The computer, functioning as image processor 63, scans the image pattern 
and analyzes the individual intensity values of each scan line. Starting 
at the left and right edges of the image pattern and moving toward its 
center, the background (i.e., melt surface 85) intensities are measured 
and averaged. The scan continues until an abrupt increase in intensity is 
found or a predetermined number of samples have been taken. Binary 
thresholding is performed to identify the edges of the bright ring where 
the threshold consists of the average intensity value plus an empirical 
offset. A pair of window regions are defined for each scan line at 
positions generally symmetrical about the previously determined circle 
center's x coordinate to prevent extraneous reflections from being 
identified as valid edges. The windows apply a tolerance of .+-.n pixels 
from the reported edges of the previous scan line. In this manner, 
changing crystal diameters and movement of crystal 35 during pulling are 
accommodated.
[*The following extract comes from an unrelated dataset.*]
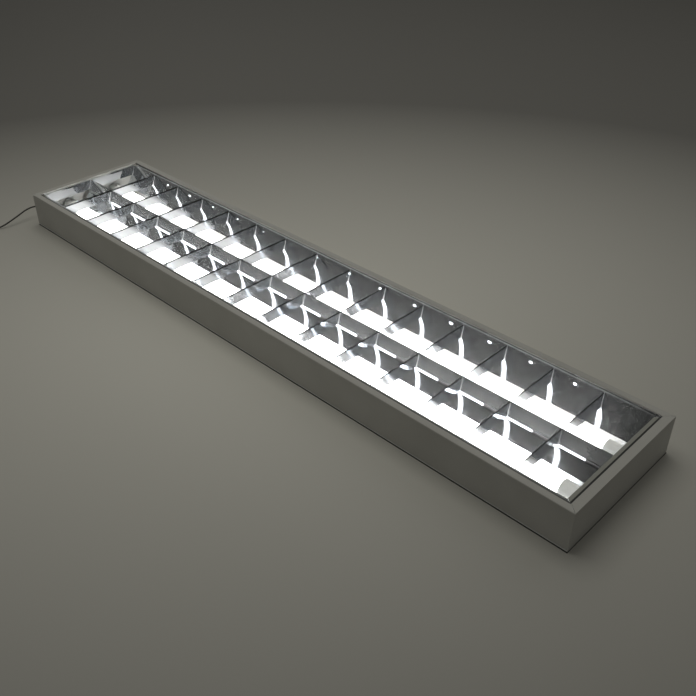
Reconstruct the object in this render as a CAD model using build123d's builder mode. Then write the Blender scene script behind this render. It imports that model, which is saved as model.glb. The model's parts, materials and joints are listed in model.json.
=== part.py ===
"""Slim two-lamp louvre light: steel tray, parabolic mirror louvre and two LED tubes.

Millimetres.  The origin is the middle of the back plate's outer face, the face
that goes against the ceiling.  +X runs along the light, +Z is the way it shines.
"""
from build123d import *
from math import cos, hypot, pi, radians, sin, sqrt, tan
import os

# ---------------------------------------------------------------- driving dimensions
length = 1240.0  # over the end walls
width = 248.0
height = 65.0
sheet = 0.8  # steel of the tray
bend = 1.6  # outside radius of the tray's folds
rim = 12.5  # in-turned rim round the light opening
hem = 5.5  # folded-back edge of the rim
hair = 0.2  # gap of the rims' mitred corners

louvre_top = 62.2  # light side of the louvre
louvre_shift = -4.6  # the springs push the louvre towards the lead's end
mirror = 0.5  # aluminium of the louvre
channel_edge = 106.1  # half the clear width of the louvre
ridge = 0.3  # half the width of the centre ridge
blade_count = 14
blade_pitch = 81.3
end_cell = 74.7  # from an outer blade to the end plate
blade_depth = 18.0
blade_foot = 4.2  # half width of a blade at its open foot
blade_waist = 1.8  # control of the blade's sides at mid depth
blade_tip = 0.5  # half width of a blade at the light side
blade_sheet = 0.45
side_strip = 5.0  # flange along each long side of the louvre
far_strip = 9.2  # flange tucked under the far rim
near_strip = 8.7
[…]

By searching the image pattern from top to bottom, the left 
and right window regions are re-positioned at an equal rate toward the 
center from their respective borders until two valid edges are located. 
The window regions are then re-positioned with their centers on the edge. 
Each edge detected in subsequent scan lines are preferably within the 
window region from the previous scan line, thus, ensuring that the edges 
are connected. If a scan line fails tolerance checks, it is simply 
ignored, or if a predetermined number of lines fail, the search is 
restarted. Again, perspective distortion caused by the angle at which 
camera 53 is mounted may be compensated for by means such as the Gonzalez 
transformation. The validated edges are then fit to a circle for 
calculating the circle center point and circle diameter. 
The following examples are presented to describe preferred embodiments and 
utilities of the present invention and are not meant to limit the present 
invention unless otherwise stated in the claims appended hereto. 
EXAMPLES 
1. FIG. 7 graphically illustrates diameter measurements in pixels versus 
diameter D in millimeters for the crown portion of crystal 35. As 
described above, vision system 59 determines the diameter of crystal 59 
based on the width of defined circle 93 in terms of x.sub.pixel values 
which may be converted to millimeters. As shown in FIG. 7, approximately 
1.8 x.sub.pixel values corresponds to one millimeter as measured by, for 
example, calipers. 
2. FIGS. 8A-8B illustrate measurements taken in the neck portion of crystal 
35 in graphical form. FIG. 8A shows the diameter in millimeters as 
measured with calipers and the diameter in millimeters as measured by 
vision system 59 versus the length of the neck. As shown, fine-tuning may 
be necessary on the scaling (e.g., bias and gain) to minimize the error 
between the two measurements. Further, the curve showing the measurements 
determined by vision system 59 is based on a sampling rate of one sample 
per minute which might miss certain peaks and valleys of the neck diameter 
since the neck portion of crystal 35 grows as much as five millimeters in 
one minute. Improvements in scaling have yielded results with an accuracy 
of .+-.0.5 mm in the 4.5 mm to 7.0 mm range of diameters. FIG. 8B shows 
the diameter in millimeters as measured by vision system 59 versus the 
diameter in millimeters as measured with calipers. 
3. FIGS. 9A-9B illustrate measurements taken over the length of crystal 35 
in graphical form. For purposes of FIGS. 9A-9B, crystal length is measured 
from a reference point on the body portion of crystal 35 where crystal 35 
has a relatively uniform diameter and does not include the neck and crown 
portions of crystal 35. FIG. 9A shows the diameter in millimeters as 
measured by vision system 59 and the y coordinate of the center point C in 
corrected pixels versus the length of crystal 35. As described above, the 
y coordinate of the center point C is calculated by: y=1.2(y.sub.pixel) 
where y is in terms of corrected pixels. FIG. 9B shows the corrected y 
coordinate of center point C in corrected pixels versus the crystal length 
in millimeters. As described above, the value of the y coordinate 
interacts with the diameter of crystal 35 due to the perspective 
distortion caused by the angle at which camera 53 is mounted and the 
assumption of an elliptically-shaped bright ring. Although multiplying 
y.sub.pixel by a scaling factor of 1.2 partially compensates for this 
distortion, further correction is desirable. The further correction 
attempts to isolate the predicted drop in melt level 41 caused by the 
reduced diameter of crucible 27 as melt 33 is depleted to approximately 40 
kg remaining. With the lift ratio of crucible 27 fixed, melt 33 tends to 
be depleted faster than crucible drive unit 31 raises crucible 27. In this 
instance, the corrected y coordinate is determined by: y.sub.corrected 
=y-C.sub.1 (crystal length)+C.sub.2 (diameter D-C.sub.3) where C.sub.1 
=0.0033, C.sub.2 =0.35 and C.sub.3 =209. In other words, the y coordinate 
of the center point C is adjusted by subtracting the long-term, apparently 
linear, increase in melt level 41 from 0 to approximately 750 mm in length 
and by adding a delta diameter multiplied by a scale factor. 
In view of the above, it will be seen that the several objects of the 
invention are achieved and other advantageous results attained. 
As various changes could be made in the above constructions and methods 
without departing from the scope of the invention, it is intended that all 
matter contained in the above description or shown in the accompanying 
drawings shall be interpreted as illustrative and not in a limiting sense.